After being re-elected five times by his Third Ward constituents, most recently in 1994, Barnes rose to the mayoral seat in 1997. Pascrell, who had been serving as mayor since July 1990 concurrently with his Assembly duties, ran for and won a seat in Congress in 1996, which resulted in a vacancy once he was sworn in on January 3, 1997. Five days later, the council met to vote on a replacement and Barnes was appointed to the office.

In November 1997, Barnes ran in a special election for the remainder of Pascrell's term, which was to run until July 1998. Facing off against City Council President Joey Torres, Barnes won the special election easily and then ran for and won a full term in the municipal election the following May, with only token opposition running against him. He was the first Republican elected mayor by Paterson voters since Lawrence "Pat" Kramer was elected in 1978, although Paterson's elections are not conducted on a partisan basis.

Barnes’ mayoralty was marred by corruption which would eventually result in him facing federal charges. In 2002, despite his legal troubles, Barnes campaigned for a second full term as mayor. This time, however, he faced much tougher competition as he was opposed by Joey Torres, Second Ward Councilman Aslon Goow, former Assembly candidate William Kline, and physician and future congressional candidate Hector Castillo. Barnes finished second in the five-way race behind Torres, garnering approximately 29% of the vote, and did not run for elective office again.

==Controversy==
Near the end of Barnes' term, he was included in a statewide investigation of corruption in several cities. The investigation led to a forty-count indictment of Barnes handed down by United States Attorney Chris Christie on January 25, 2002. In announcing the indictment, Christie cited, among other things, Barnes' forcing of contractors to pay for trips he took while mayor and providing "female companions" to accompany him. Barnes also was charged with extortion and graft, the latter due to his dealings with an Irvington, New Jersey paving contractor who had earned $16 million in city contracts. It was largely through his dealings with this contractor, United Gunite, that the investigation into Barnes deepened, as the firm had been accused of paying bribes to many municipal officials statewide.

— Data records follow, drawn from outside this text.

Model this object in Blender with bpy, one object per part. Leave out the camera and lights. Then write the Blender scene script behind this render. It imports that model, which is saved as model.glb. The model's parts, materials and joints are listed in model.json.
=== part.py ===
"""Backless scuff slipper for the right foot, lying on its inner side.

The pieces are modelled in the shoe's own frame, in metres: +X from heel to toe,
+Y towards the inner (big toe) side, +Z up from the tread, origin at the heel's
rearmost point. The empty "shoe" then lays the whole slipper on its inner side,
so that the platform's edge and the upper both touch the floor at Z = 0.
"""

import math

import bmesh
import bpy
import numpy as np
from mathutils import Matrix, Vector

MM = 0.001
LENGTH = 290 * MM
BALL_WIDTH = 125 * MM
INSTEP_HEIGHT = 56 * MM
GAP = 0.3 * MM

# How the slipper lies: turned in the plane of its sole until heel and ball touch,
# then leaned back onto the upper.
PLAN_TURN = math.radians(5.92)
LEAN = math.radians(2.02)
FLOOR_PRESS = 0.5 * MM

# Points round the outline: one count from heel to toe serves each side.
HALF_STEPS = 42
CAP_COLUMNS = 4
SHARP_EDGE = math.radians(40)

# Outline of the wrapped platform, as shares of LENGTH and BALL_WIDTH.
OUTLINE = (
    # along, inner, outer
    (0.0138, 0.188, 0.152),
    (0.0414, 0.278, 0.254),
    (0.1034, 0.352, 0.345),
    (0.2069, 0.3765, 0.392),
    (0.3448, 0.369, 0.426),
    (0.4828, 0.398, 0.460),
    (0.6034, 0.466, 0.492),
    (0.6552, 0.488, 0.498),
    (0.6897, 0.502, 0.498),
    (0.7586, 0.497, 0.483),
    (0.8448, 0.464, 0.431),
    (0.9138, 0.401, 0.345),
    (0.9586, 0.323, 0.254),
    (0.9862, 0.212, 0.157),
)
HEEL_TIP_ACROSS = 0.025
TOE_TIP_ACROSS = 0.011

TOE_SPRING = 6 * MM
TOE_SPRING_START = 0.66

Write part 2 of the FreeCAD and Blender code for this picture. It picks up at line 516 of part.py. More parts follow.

Barnes initially denied the charges and promised to fight them vigorously, but his declarations of innocence garnered him no sympathy from the voters and resulted in his aforementioned May 2002 defeat. In July 2002, shortly after Barnes left office, he entered into a plea bargain with the federal government which resulted in a 37-month prison sentence in 2003. Although he was admitting guilt, presiding Judge William Bassler did not believe that Barnes had taken full responsibility for his actions. Bassler specifically noted that Barnes blamed his crimes on overwork, and getting "caught up" in city politics, for his inability to see that what he was doing was wrong. In sentencing, Bassler said that Barnes had betrayed the trust of the citizens of Paterson, the city, and his family with his conduct. Lead witness and contractor in question motivations were questioned by Barnes supporters. This claim may have some merit as Gerald David Free was in cooperation with the government to offset his own conviction. Gerald David Free was a United Gunite employee featured in a CBS episode of 60 Minutes, in which he tried to force a man to take cash by stuffing a $100 bill in his pocket stating, "I meant to take you to lunch anyway". The man refused. Soon after the episode, Gerald David Free was charged and convicted of bribery, later becoming a federal informant that helped convict various politicians. There were many of Mayor Barnes' charges in question such as female companionship he was alleged to have while he was with his wife on trips, the fact that the alleged "United Gunite gifted pool" exited 7 years earlier, also that the disgraced Mayor was never convicted of a crime connected to office which gave him the option to hold office again.

== Death ==
On December 28, 2012, Barnes died in his Pennsylvania home he shared with his wife and son Gregory and daughter Antoinette. He was 64 years old and was finalized at St. Theresa Catholic Church in Paterson.

== Legacy ==
A nonprofit organization was created in his honor, "Friends of Marty Barnes", raising money for charitable causes.